More: A NYT article basically repeats Kirsch's arguments, although it demonstrates an even greater resentment of the political leanings of the Nobel Committee, even expressing frustration with the fact that the Committee often awards writers who stand up to their home country's repressive regime (the examples given are Pamuk and Coetzee). McGrath, the author, also bristles at what he sees as a "drift not just to the left but away from the conventions of narrative realism. This may be what Mr. Engdahl, himself a post-structuralist literary critic, was referring to when he complained about 'trends in mass culture' dragging down American literature: we tend to write, for the most part, about the world we live in, without resort to the devices of myth or fable or allegory, all of which are popular in Stockholm these days."
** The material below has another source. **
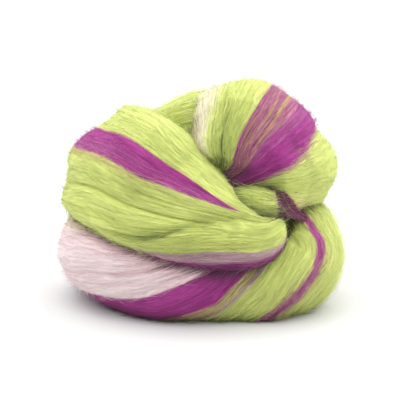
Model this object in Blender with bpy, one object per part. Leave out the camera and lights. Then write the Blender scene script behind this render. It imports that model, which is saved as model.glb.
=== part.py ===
"""A ball of combed wool roving: one long strip of loose fibre, wound over itself into a soft knot.

Every pass of the strip is a loft along a path. The tables below give each path station by station
in millimetres; the solid is built in metres, +Z up, resting on z = 0 with the front towards -Y.
"""

import math

import bmesh
import bpy
import numpy as np

MM = 0.001

# Stations of a pass, in mm. x, y, z: a point on the pass's middle line. wide: across the strip.
# rise: from the middle line outwards. deep: from the middle line inwards. A width of 0 ends the pass.
COLUMNS = ("x", "y", "z", "wide", "rise", "deep")

# Leaves the throat on the right, crosses the front to the left and goes round the back.
FRONT_BAND = [
    (33, -14, 42, 0, 0, 0),
    (31, -26, 41, 25, 8, 8),
    (23, -32, 40, 31, 10, 10),
    (11, -32, 42.5, 38, 12.5, 12),
    (-2, -28, 47.5, 47, 15.5, 13),
    (-15, -22, 54, 55, 18, 14),
    (-27, -14, 61, 59, 20, 14),
    (-36, -2, 63, 62, 19.5, 15),
    (-39, 11, 62, 61, 19.5, 15),
    (-33, 26, 59, 56, 19, 14),
    (-16, 36, 55, 52, 17, 14),
    (6, 38, 49, 46, 15, 12),
    (26, 31, 44, 38, 13, 12),
    (40, 15, 42, 28, 11, 10),
    (44, 2, 40, 0, 0, 0),
]
# Leaves the throat downwards, rounds the right side and runs along the foot of the ball to the back.
LOWER_BAND = [
    (34, -5, 52, 0, 0, 0),
    (42, -6, 45, 26, 11, 7),
    (47, -9, 33.5, 40, 16.5, 7),
    (44.5, -15, 22, 44, 19, 5),
    (28, -20, 17, 46, 19, 8),
    (6, -23, 16, 42, 18, 12),
    (-16, -22, 16.5, 42, 18, 14),
    (-36, -14, 20, 44, 19, 12),
    (-46, 4, 23, 46, 20, 12),
    (-38, 24, 24, 46, 19, 12),
    (-16, 36, 22, 44, 17, 14),
    (8, 37, 21, 36, 12, 12),
    (24, 30, 22, 0, 0, 0),
]
# Takes over from the lower band at the back and closes the foot on the right.
FOOT_BAND = [
    (-16, 28, 21, 0, 0, 0),
    (-2, 35, 21, 38, 15, 12),
    (14, 36, 21, 44, 17.5, 14),
    (33, 27, 22, 42, 17, 12),
    (46, 11, 23, 38, 16, 12),
    (46, -6, 22, 0, 0, 0),
]
# Swells out of the pit like an apple round its stalk, goes over the top and down the back.
TOP_LOBE = [
    (13, -22, 61, 0, 0, 0),
    (14, -22, 61.5, 24, 12, 12),
    (16, -18, 63.5, 49, 24.5, 24),
    (20, -10, 65, 66, 33, 30),
    (23.5, 1, 66.5, 77, 37.5, 28),
    (24.5, 13, 66, 73, 35.5, 22),
    (21, 25, 61, 62, 27.5, 16),
    (14, 34, 50, 48, 19, 12),
    (4, 38, 36, 36, 13, 10),
    (-4, 34, 24, 0, 0, 0),
]
# Crosses the top behind the front band and slips under the top lobe.
BACK_BAND = [
    (-30, 22, 60, 0, 0, 0),
    (-18, 17, 70, 34, 14, 11),
    (-5, 13, 78, 38, 16.5, 13),
    (7, 12, 81.5, 36, 16, 14),
    (20, 10, 80, 28, 13, 12),
    (30, 10, 74, 0, 0, 0),
]
# The short turn of strip in the throat, between the front band and the top lobe.
THROAT_TURN = [
    (6, -17, 50, 0, 0, 0),
    (13, -26, 51, 20, 7.5, 7),
    (22, -29, 50, 24, 9, 8),
    (29, -25, 48, 24, 9, 8),
    (32, -14, 46, 18, 7, 7),
    (32, -4, 44, 0, 0, 0),
]
# Crosses underneath, inside the ring of the lower and foot bands.
UNDER_TURN = [
    (-42, 6, 22, 0, 0, 0),
    (-27, 6, 16, 44, 13, 12),
    (0, 6, 14, 54, 13, 14),
    (27, 6, 16, 46, 13, 12),
    (42, 6, 22, 0, 0, 0),
]

# For each pass: its stations, the point it is wound round (mm), its fullness (2 is an ellipse, more
# is squarer), and how many rings a station and how many sides a ring it is lofted with.
PASSES = {
    "front_band": (FRONT_BAND, (0, 0, 34), 2.0, 3, 36),
    "lower_band": (LOWER_BAND, (0, 0, 18), 2.2, 5, 36),
    "foot_band": (FOOT_BAND, (0, 0, 18), 2.2, 3, 32),
    "top_lobe": (TOP_LOBE, (0, 0, 20), 2.0, 4, 40),
    "back_band": (BACK_BAND, (0, 0, 20), 2.1, 4, 28),
    "throat_turn": (THROAT_TURN, (19, 0, 46), 2.1, 3, 20),
    "under_turn": (UNDER_TURN, (0, 6, 60), 2.2, 3, 24),
}

# Turns of twist in the lower band at its stations, so that its ridges lie on a slant.
LOWER_TWIST = (0, 0, 0.02, 0.10, 0.28, 0.47, 0.56, 0.64, 0.72, 0.77, 0.80, 0.83, 0.85)

# Soft folds along a pass. start, end: stations. place: turns round the section at either end, 0 at
# the upper edge and 0.25 facing out. spread: turns. height: mm, a ridge above 0 and a trough below.
FOLD_COLUMNS = ("pass", "start", "end", "place_start", "place_end", "spread", "height")
FOLDS = [
    ("top_lobe", 1, 8, 0.21, 0.22, 0.09, -4.0),
    ("top_lobe", 3, 6, 0.14, 0.14, 0.03, -2.6),
    ("top_lobe", 3, 6, 0.38, 0.38, 0.04, -1.5),
    ("top_lobe", 1.5, 6, 0.87, 0.88, 0.04, -1.6),
    ("top_lobe", 1.5, 3, 0.05, 0.05, 0.04, -1.2),
    ("top_lobe", 3, 6, 0.07, 0.06, 0.035, 1.6),
    ("front_band", 5, 10, 0.15, 0.14, 0.07, -1.8),
    ("front_band", 6, 10, 0.12, 0.11, 0.035, 2.8),
    ("front_band", 6, 10, 0.285, 0.28, 0.05, 2.6),
    ("front_band", 3.5, 7.5, 0.27, 0.36, 0.035, -2.0),
    ("front_band", 2.5, 5.5, 0.18, 0.285, 0.022, -1.2),
    ("front_band", 2.5, 5.5, 0.26, 0.44, 0.045, 1.8),
    ("front_band", 6, 12, 0.42, 0.40, 0.05, 2.0),
    ("lower_band", 1.5, 9, 0.06, 0.06, 0.04, 1.2),
    ("lower_band", 1.5, 9, 0.95, 0.95, 0.04, -1.1),
    ("lower_band", 3, 11, 0.85, 0.85, 0.05, -1.3),
    ("lower_band", 4, 5.6, 0.74, 0.74, 0.05, 1.2),
    ("lower_band", 6.7, 8.6, 0.735, 0.73, 0.065, -2.8),
    ("lower_band", 6, 11, 0.54, 0.54, 0.06, 1.2),
    ("back_band", 1, 4, 0.20, 0.20, 0.06, -1.5),
]
FOLD_RAMP = 0.6  # stations over which a fold fades in and out
THIN_STRIP = 30.0  # mm: on a strip narrower than this the folds are shallower in proportion

CORE_CENTRE = (0, 8, 43)  # mm: the packed fibre inside, which the passes are wound over
CORE_SIZE = (92, 62, 73)
FOOT_BLOCK = (300, 300, 20)  # mm: the block cut away under the ball, which leaves its flat resting spot

# The tables are centred on the winding. The finished ball is moved so that its footprint is instead.
FOOTPRINT_MIDDLE = (-0.8, 4.9, 0)  # mm

LIME = (0.55, 0.68, 0.12, 1.0)


def columns_at(rows, place):
    """The table's columns and their slopes at a station number between two rows, on a smooth curve."""
    table = np.array(rows, float)
    padded = np.vstack([2 * table[0] - table[1], table, 2 * table[-1] - table[-2]])
    i = min(int(place), len(table) - 2)
    f = place - i
    a, b, c, d = padded[i : i + 4]
    square = 2 * a - 5 * b + 4 * c - d
    cube = 3 * b - a - 3 * c + d
    value = b + 0.5 * ((c - a) * f + square * f**2 + cube * f**3)
    slope = 0.5 * (c - a) + square * f + 1.5 * cube * f**2
    return value, slope


def fold_height(name, station, place):
    """Millimetres that the folds add at this place round the section."""
    total = 0.0
    for row in FOLDS:
        fold = dict(zip(FOLD_COLUMNS, row))
        if fold["pass"] != name:
            continue
        share = (station - fold["start"]) / (fold["end"] - fold["start"])
        share = min(max(share, 0.0), 1.0)
        middle = fold["place_start"] + (fold["place_end"] - fold["place_start"]) * share
        away = (place - middle + 0.5) % 1.0 - 0.5
        rise = min(max((station - fold["start"]) / FOLD_RAMP + 1, 0.0), 1.0)
        fall = min(max((fold["end"] - station) / FOLD_RAMP + 1, 0.0), 1.0)
        total += fold["height"] * rise * fall * math.exp(-((away / fold["spread"]) ** 2))
    return total


def unit(vector):
    return vector / max(np.linalg.norm(vector), 1e-9)


def point_on_pass(name, station, place):
    """The point in mm at this station, place turns round the section along the strip's own fibres."""
    rows, wound_round, fullness, _, _ = PASSES[name]
    value, slope = columns_at(rows, station)
    at = dict(zip(COLUMNS, value))
    wide, rise, deep = (max(at[key], 0.0) for key in ("wide", "rise", "deep"))
    along = unit(slope[:3])
    outwards = value[:3] - np.array(wound_round, float)
    outwards = unit(outwards - outwards.dot(along) * along)
    across = np.cross(along, outwards)
    twist = np.interp(station, range(len(LOWER_TWIST)), LOWER_TWIST) if name == "lower_band" else 0.0
    fold = fold_height(name, station, place) * min(wide / THIN_STRIP, 1.0)
    angle = 2 * math.pi * (place + twist)
    cosine, sine = math.cos(angle), math.sin(angle)
    x = math.copysign(abs(cosine) ** (2 / fullness), cosine) * (0.5 * wide + fold)
    y = math.copysign(abs(sine) ** (2 / fullness), sine) * ((rise if sine > 0 else deep) + fold)
    return value[:3] + x * across + y * outwards


def object_from(bm, name, collection):
    """The closed bmesh as an object in its place. Its faces are flat triangles, which Booleans need."""
    bmesh.ops.translate(bm, vec=[-middle * MM for middle in FOOTPRINT_MIDDLE], verts=bm.verts)
    bmesh.ops.triangulate(bm, faces=bm.faces)
    bmesh.ops.recalc_face_normals(bm, faces=bm.faces)
    mesh = bpy.data.meshes.new(name)
    bm.to_mesh(mesh)
    bm.free()
    mesh.shade_smooth()
    made = bpy.data.objects.new(name, mesh)
    collection.objects.link(made)
    return made


def add_pass(name, collection):
    """A grid wrapped round the pass: x runs along the strip and y round its section."""
    rows, _, _, rings, sides = PASSES[name]
    bm = bmesh.new()
    bmesh.ops.create_grid(bm, x_segments=rings * (len(rows) - 1), y_segments=sides, size=0.5)
    for vertex in bm.verts:
        station = (vertex.co.x + 0.5) * (len(rows) - 1)
        vertex.co = point_on_pass(name, station, vertex.co.y + 0.5) * MM
    bmesh.ops.remove_doubles(bm, verts=bm.verts, dist=0.01 * MM)
    return object_from(bm, name, collection)


def add_core(collection):
    bm = bmesh.new()
    bmesh.ops.create_uvsphere(bm, u_segments=28, v_segments=16, radius=0.5)
    bmesh.ops.scale(bm, vec=[size * MM for size in CORE_SIZE], verts=bm.verts)
    bmesh.ops.translate(bm, vec=[place * MM for place in CORE_CENTRE], verts=bm.verts)
    return object_from(bm, "core", collection)


def add_foot_cutter(collection):
    """A block whose top is the surface that the ball rests on."""
    bm = bmesh.new()
    bmesh.ops.create_cube(bm, size=1.0)
    bmesh.ops.scale(bm, vec=[side * MM for side in FOOT_BLOCK], verts=bm.verts)
    bmesh.ops.translate(bm, vec=(0, 0, -0.5 * FOOT_BLOCK[2] * MM), verts=bm.verts)
    return object_from(bm, "foot_cutter", collection)


def as_helper(shape):
    shape.hide_render = True
    shape.display_type = "WIRE"


def combine(target, other, operation):
    boolean = target.modifiers.new(f"{operation.lower()}_{other.name}", "BOOLEAN")
    boolean.operation = operation
    boolean.solver = "EXACT"
    boolean.object = other
    as_helper(other)


def wool(name, colour):
    material = bpy.data.materials.new(name)
    material.use_nodes = True
    shader = material.node_tree.nodes["Principled BSDF"]
    shader.inputs["Base Color"].default_value = colour
    shader.inputs["Roughness"].default_value = 0.85
    shader.inputs["Metallic"].default_value = 0.0
    return material


def new_collection(name):
    collection = bpy.data.collections.new(name)
    bpy.context.scene.collection.children.link(collection)
    return collection


def main():
    for old in list(bpy.data.objects):
        bpy.data.objects.remove(old, do_unlink=True)
    parts = new_collection("wool_roving")
    helpers = new_collection("helpers")

    ball = add_core(parts)
    ball.name = "roving_ball"
    ball.data.name = "roving_ball"
    for name in PASSES:
        combine(ball, add_pass(name, helpers), "UNION")
    combine(ball, add_foot_cutter(helpers), "DIFFERENCE")
    ball.data.materials.append(wool("lime_wool", LIME))


main()
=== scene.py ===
# %% [markdown]
# # A ball of combed wool roving
# Roving, or combed top, is wool before spinning: thousands of loose fibres lying side by side in one
# long, soft strip. This one is dyed in lengthwise stripes and wound over itself into a ball. The frame
# holds the ball as one plain solid. This script dresses it: fine passes of strip, their dyes, and
# the fibres themselves.

# %% Load the frame
import math

import bmesh
import bpy
import numpy as np
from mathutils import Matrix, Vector
from mathutils.bvhtree import BVHTree


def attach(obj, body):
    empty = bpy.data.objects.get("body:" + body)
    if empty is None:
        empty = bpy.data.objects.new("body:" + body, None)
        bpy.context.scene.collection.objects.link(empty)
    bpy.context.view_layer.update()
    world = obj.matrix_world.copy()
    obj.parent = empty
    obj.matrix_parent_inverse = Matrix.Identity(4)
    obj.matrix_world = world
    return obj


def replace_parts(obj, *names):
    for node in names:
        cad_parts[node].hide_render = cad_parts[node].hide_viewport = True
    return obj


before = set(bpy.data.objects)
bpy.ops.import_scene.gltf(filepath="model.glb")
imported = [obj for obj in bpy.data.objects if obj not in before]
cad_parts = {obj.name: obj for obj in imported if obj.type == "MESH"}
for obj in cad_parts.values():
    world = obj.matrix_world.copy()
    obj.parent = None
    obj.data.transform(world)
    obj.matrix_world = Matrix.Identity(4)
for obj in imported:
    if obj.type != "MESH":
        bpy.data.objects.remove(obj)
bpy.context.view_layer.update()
MM = 0.001

# %% [markdown]
# ## The way the strip is wound
# The ball has seven passes of the strip. Each is a loft along a path, and these are the tables that the
# solid was made from, so every pass here lies in its own place in the frame. A loft suits a soft strip
# better than a sculpted blob, because it gives each point two numbers, how far along and how far round,
# and the fibres, dyes and folds can all follow those.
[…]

I'm glad Mr. McGrath cares so much about the fate of realism, but is that really the term that best fits Roth and DeLillo? Is Underworld a work of American realism in the same way that, say, Theodore Dreiser is? Can you imagine for a second a world that could contain both Dreiser's and DeLillo's characters? I can't. Or how about Roth, whose latest novel is narrated from beyond the grave (or now, as Roth has apparently told Leonard Lopate, from under intense sedatives)? And just what is this about Americans preferring to avoid allegory? Wasn't one of Roth's recent books titled Everyman? WTF? And as for Updike and Oates, isn't it kind of silly to confine writers of such diverse talents to being described as "realists?" I personally think there is quite a lot of either's work that would be justifiably classified as fables or allegories.